JS: Absolutely, but it drives us to continuously innovate.
FR: So when you are pitching a new opportunity and you lose, why do you lose? Is it an allegiance to an antiquated system or one of the other disruptors out there?
JS: It can be a number of things. Sometimes a bank just wants to wait on the sidelines to see how our technology shakes out, and some institutions aren’t ready to implement cloud-based solutions.
FR: As younger professionals take on positions of responsibility, will that help you?
JS: Yes, very much so. Some people like a physical instrument in front them. It's a security blanket. I don't mean it in a bad way — it's just that it makes them comfortable in their trading. I think the younger generation embraces cloud-based technologies a lot easier than older guys like me.
FR: Fair enough, but doesn’t it come down to who you are selling to within an institution?
JS: It's interesting. In my market, I used to sell to the voice people. Today, it's the traders and the business people who want the applications versus the trader voice people. But you still have to go through the trader voice people.
FR: With respect to hiring salespeople, are you looking for different kinds of people today than you would have five years ago?
JS: Yes. Some of our salespeople are former traders and it’s important that they have the ability to think outside of the box. We are changing the landscape of enterprise communications in financial services, and our sales personnel have to be capable of communicating that to our customers.

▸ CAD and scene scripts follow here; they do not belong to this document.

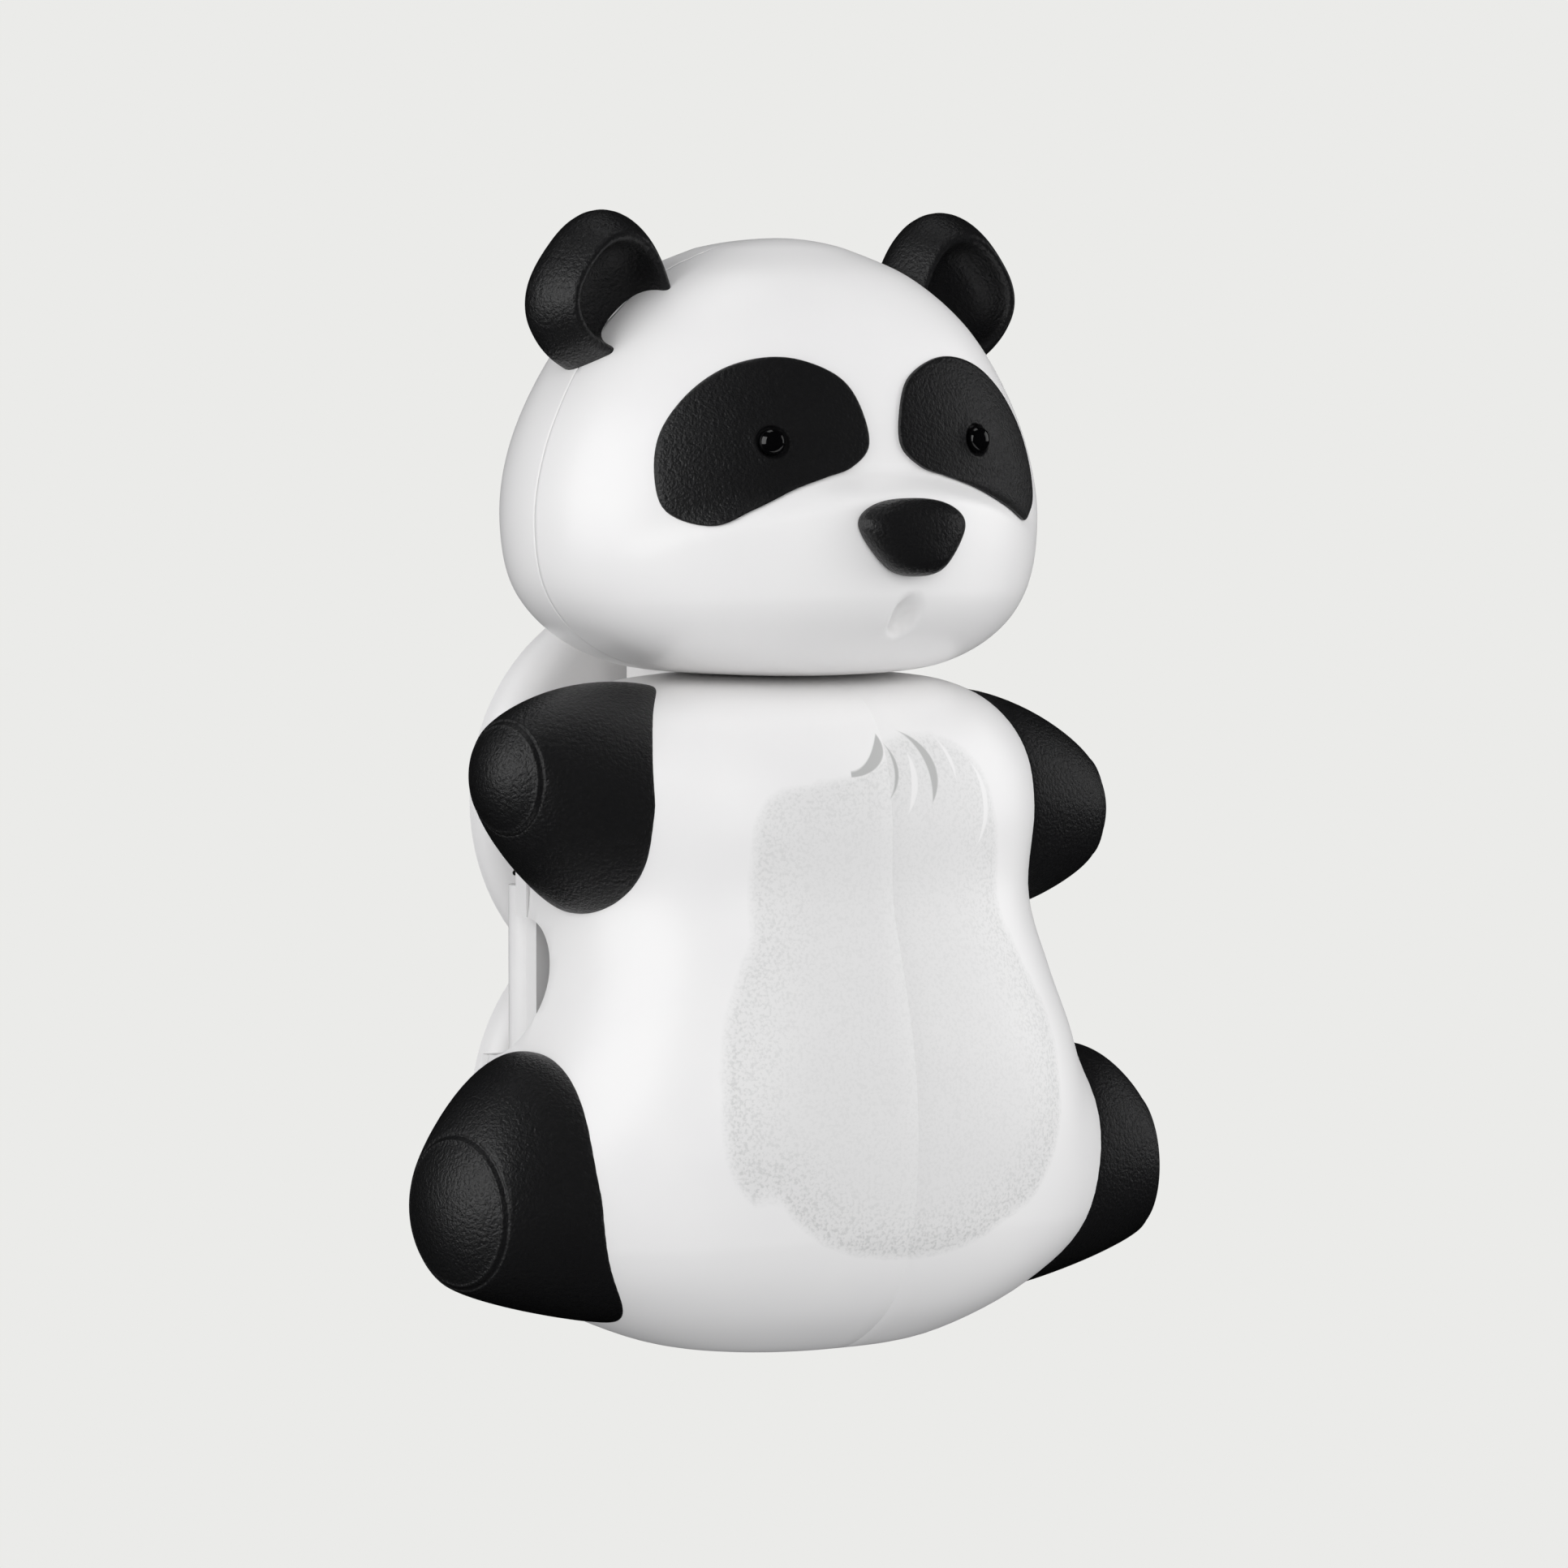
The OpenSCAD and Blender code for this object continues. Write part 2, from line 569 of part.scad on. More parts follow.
// A patch on the face: rings of its outline, a seat that follows the face and a raised front.
function patch_ring(k, raise) =
    let(last = len(patch_outline), count = 45)
    [for (i = [0:count - 1]) let(s = i * last / count, j = floor(s), t = s - j,
        a = patch_outline[(j + last - 1) % last], b = patch_outline[j % last],
        c = patch_outline[(j + 1) % last], d = patch_outline[(j + 2) % last],
        v = 0.48 * k * (2 * b + (c - a) * t + (2 * a - 5 * b + 4 * c - d) * t * t
            + (3 * b - a - 3 * c + d) * t * t * t),
        x = v[0] - eye_x, z = v[1] + eye_z + 0.5)
        [x, face_y(x, z) - raise, head_z0 + z]];

module eye_patch_left() {
    color(black) difference() {
        loft(concat(
            [for (k = [0, 0.25, 0.5, 0.7, 0.85, 1]) patch_ring(k, patch_gap)],
            [patch_ring(1, patch_t * 0.6)],
            [for (k = [0.95, 0.7, 0.35, 0]) patch_ring(k, patch_t)]));
        translate([-eye_x, 0, head_z0 + eye_z]) rotate([90, 0, 0])
            cylinder(r = eye_r + 0.05, h = 30, $fn = 32);
    }
}

// A domed bead standing in the patch's hole.
module eye_left() {
    seat = face_y(-eye_x, eye_z) - 0.5;
    color(black) translate([-eye_x, seat, head_z0 + eye_z]) rotate([90, 0, 0]) union() {
        cylinder(r = eye_r, h = patch_t - 0.5, $fn = 32);
        translate([0, 0, patch_t - 0.5]) intersection() {
            sphere(r = eye_r, $fn = 32);
            cylinder(r = eye_r * 2, h = eye_r * 2, $fn = 32);
        }
    }
}

// Outline of the nose, wide at the top and pointed at the bottom.
function nose_ring(k, raise, sides) =
    [for (j = [0:sides - 1]) let(a = 360 * j / sides,
        z = 2.85 * signed_pow(sin(a), 0.8), narrow = 0.68 + 0.32 * smooth((z + 2.4) / 4.2),
        x = k * narrow * nose_w / 2 * signed_pow(cos(a), 0.8), h = 10.4 + k * z)
        [x, face_y(x, h) - raise, head_z0 + h]];

module nose() {
    sides = 28;
    color(black) loft(concat(
        [for (k = [0, 0.5]) nose_ring(k, seat_gap, sides)],
        [nose_ring(0.97, seat_gap, sides)],
        [for (f = [[1, 0.5], [0.94, 1.0], [0.8, 1.5], [0.58, 1.85], [0.3, 2.05], [0, 2.1]])
            nose_ring(f[0], f[1], sides)]));
}

// ---------- assembly ----------
module placed() {
    translate([0, -wall_y, -upper_lobe_z]) children();
}

placed() back_frame();
placed() suction_cup();
placed() head_front();
placed() head_back();
placed() ear_left();
placed() mirrored() ear_left();  // ear_right
placed() eye_patch_left();
placed() mirrored() eye_patch_left();  // eye_patch_right
placed() eye_left();
placed() mirrored() eye_left();  // eye_right
placed() nose();
placed() hinge_pin_left();
placed() mirrored() hinge_pin_left();  // hinge_pin_right
placed() hinge_spring_left();
placed() mirrored() hinge_spring_left();  // hinge_spring_right
placed() door_left();
placed() mirrored() door_left();  // door_right
placed() arm_left();
placed() mirrored() arm_left(arm_drop);  // arm_right
placed() leg_left();
placed() mirrored() leg_left(leg_drop);  // leg_right
placed() hinge_lever_left();
placed() mirrored() hinge_lever_left();  // hinge_lever_right
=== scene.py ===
"""Looks of a panda-shaped toothbrush cover: moulded ABS shells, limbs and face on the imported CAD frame."""

import sys

import logging
import math
from collections.abc import Callable, Sequence
from dataclasses import dataclass, field
from enum import Enum

import bmesh
import bpy
import numpy as np
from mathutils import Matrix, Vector


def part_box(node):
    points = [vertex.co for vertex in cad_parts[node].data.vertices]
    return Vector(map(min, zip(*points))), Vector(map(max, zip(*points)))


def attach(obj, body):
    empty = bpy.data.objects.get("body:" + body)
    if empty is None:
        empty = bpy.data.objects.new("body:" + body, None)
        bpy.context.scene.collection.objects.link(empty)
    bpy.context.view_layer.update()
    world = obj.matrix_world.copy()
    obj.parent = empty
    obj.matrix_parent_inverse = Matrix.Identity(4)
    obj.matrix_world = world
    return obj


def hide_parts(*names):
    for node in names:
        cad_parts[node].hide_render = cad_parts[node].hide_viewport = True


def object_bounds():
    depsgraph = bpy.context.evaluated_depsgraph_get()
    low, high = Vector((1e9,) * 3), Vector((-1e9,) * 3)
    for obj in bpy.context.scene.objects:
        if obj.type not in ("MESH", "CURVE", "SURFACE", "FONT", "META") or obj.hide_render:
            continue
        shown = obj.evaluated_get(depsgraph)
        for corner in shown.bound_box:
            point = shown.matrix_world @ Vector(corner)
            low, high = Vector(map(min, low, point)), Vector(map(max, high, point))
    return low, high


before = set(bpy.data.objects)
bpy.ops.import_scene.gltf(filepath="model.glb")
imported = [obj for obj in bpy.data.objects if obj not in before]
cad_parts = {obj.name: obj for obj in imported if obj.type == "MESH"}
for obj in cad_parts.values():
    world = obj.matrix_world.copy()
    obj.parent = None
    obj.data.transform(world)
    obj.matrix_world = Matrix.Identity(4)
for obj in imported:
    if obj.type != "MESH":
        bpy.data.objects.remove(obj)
CAD_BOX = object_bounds()

LOG = logging.getLogger("panda")
MM = 0.001
Points = np.ndarray


class Side(Enum):
    """Which half of the panda a piece is on, as a viewer sees it."""

    LEFT = "left"
    RIGHT = "right"


# ---------- datum: where the design's middle is in the row frame ----------
_low, _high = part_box("door_left")
BODY_FRONT = 20.7       # mm from the body's middle plane to the belly
BODY_H = (_high[2] - _low[2]) / MM
ORIGIN = np.array([0.0, _low[1] / MM + BODY_FRONT, _low[2] / MM])


def placed(points: Points) -> Points:
    """Design millimetres to metres in the row frame."""
    return (np.asarray(points, float) + ORIGIN) * MM


def designed(points: Points) -> Points:
    """Metres in the row frame back to design millimetres."""
    return np.asarray(points, float) / MM - ORIGIN


# ---------- curves ----------
def smooth(t: Points) -> Points:
    """Smooth step from 0 to 1."""
    u = np.clip(t, 0.0, 1.0)
    return u * u * (3 - 2 * u)


def signed_pow(v: Points, e: float) -> Points:
    """Power that keeps the sign."""
    return np.sign(v) * np.abs(v) ** e


def spline(a: Points, b: Points, c: Points, d: Points, t: float) -> Points:
    """A point a share t of the way from b to c, on a smooth curve that runs on to a and d."""
    return 0.5 * (2 * b + (c - a) * t + (2 * a - 5 * b + 4 * c - d) * t * t + (3 * b - a - 3 * c + d) * t ** 3)


def row_at(rows: Points, s: float) -> Points:
    """The row of a table at a fractional row number, on a smooth curve through the rows.

    Args:
        rows: the table.
        s: the row number.

    Returns:
        One row of numbers.
    """
    last = len(rows) - 1
    i = min(int(s), last - 1)
    return spline(rows[max(i - 1, 0)], rows[i], rows[i + 1], rows[min(i + 2, last)], s - i)


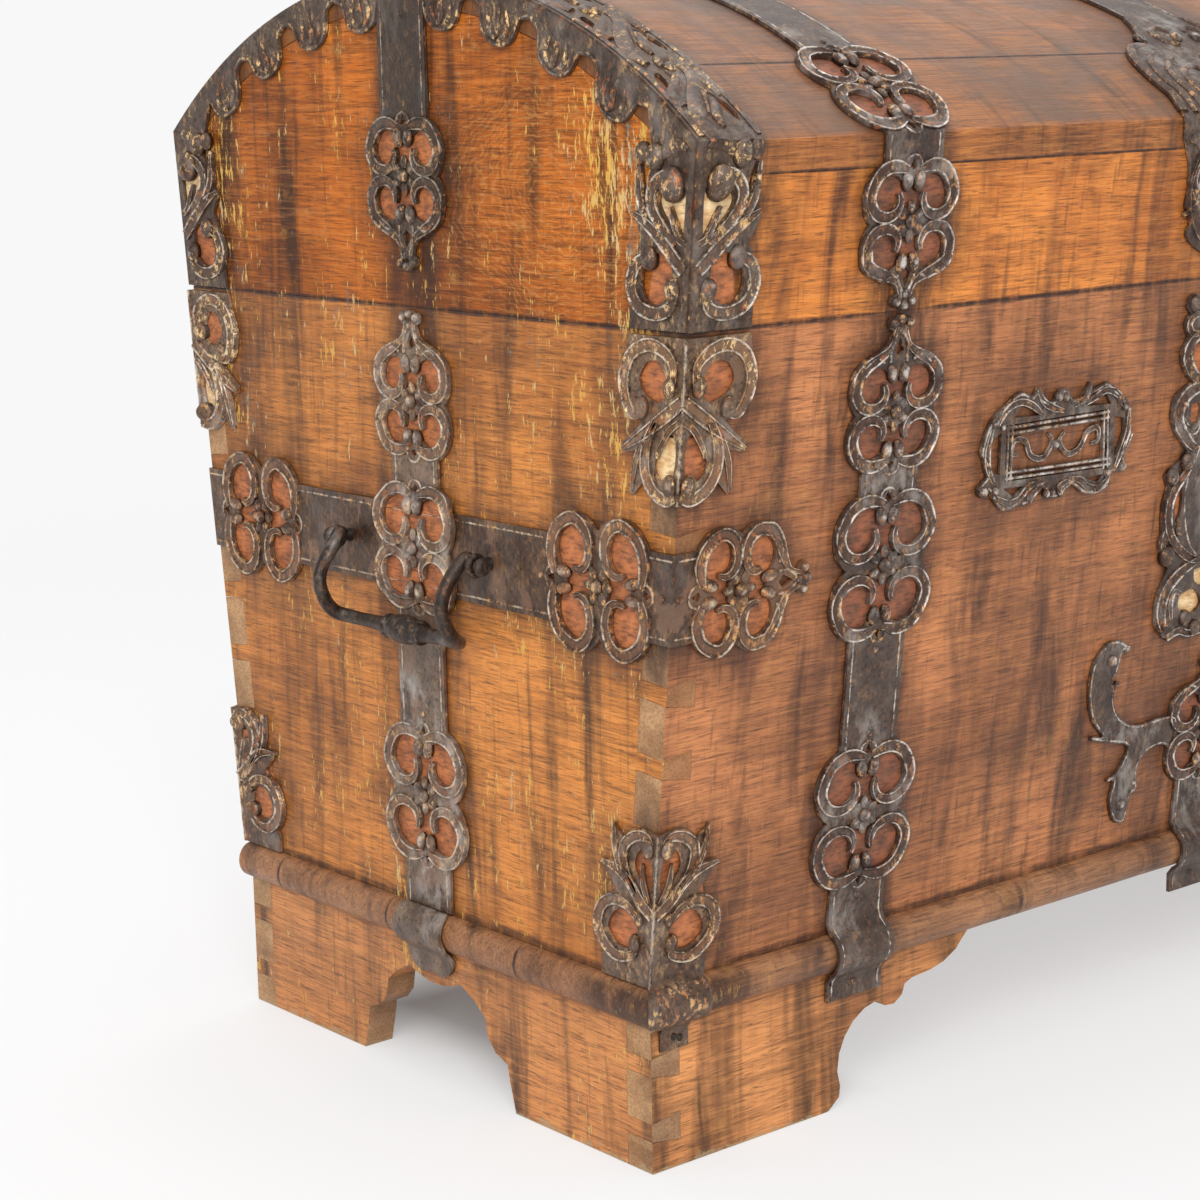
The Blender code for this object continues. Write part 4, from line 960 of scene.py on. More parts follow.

FR: One last question. I noticed a senior member of your team shared the same family name as you. How does being the CEO and dad work around the Thanksgiving table?
JS: The first thing you do is you make sure that the person doesn't report to you. And the fact is, Cloud9 is not my company. I own a piece of the company, but there are many other shareholders and she (Dana Starr, Vice President of Professional Services) has to be judged on her merits. As a dad there's a lot of pressure, but thankfully, she's doing a great job so far.
FR: Thank you very much, Jerry. I wish you and your team great luck.
JS: Appreciate it. Thank you.
This interview has been edited for content, length and clarity.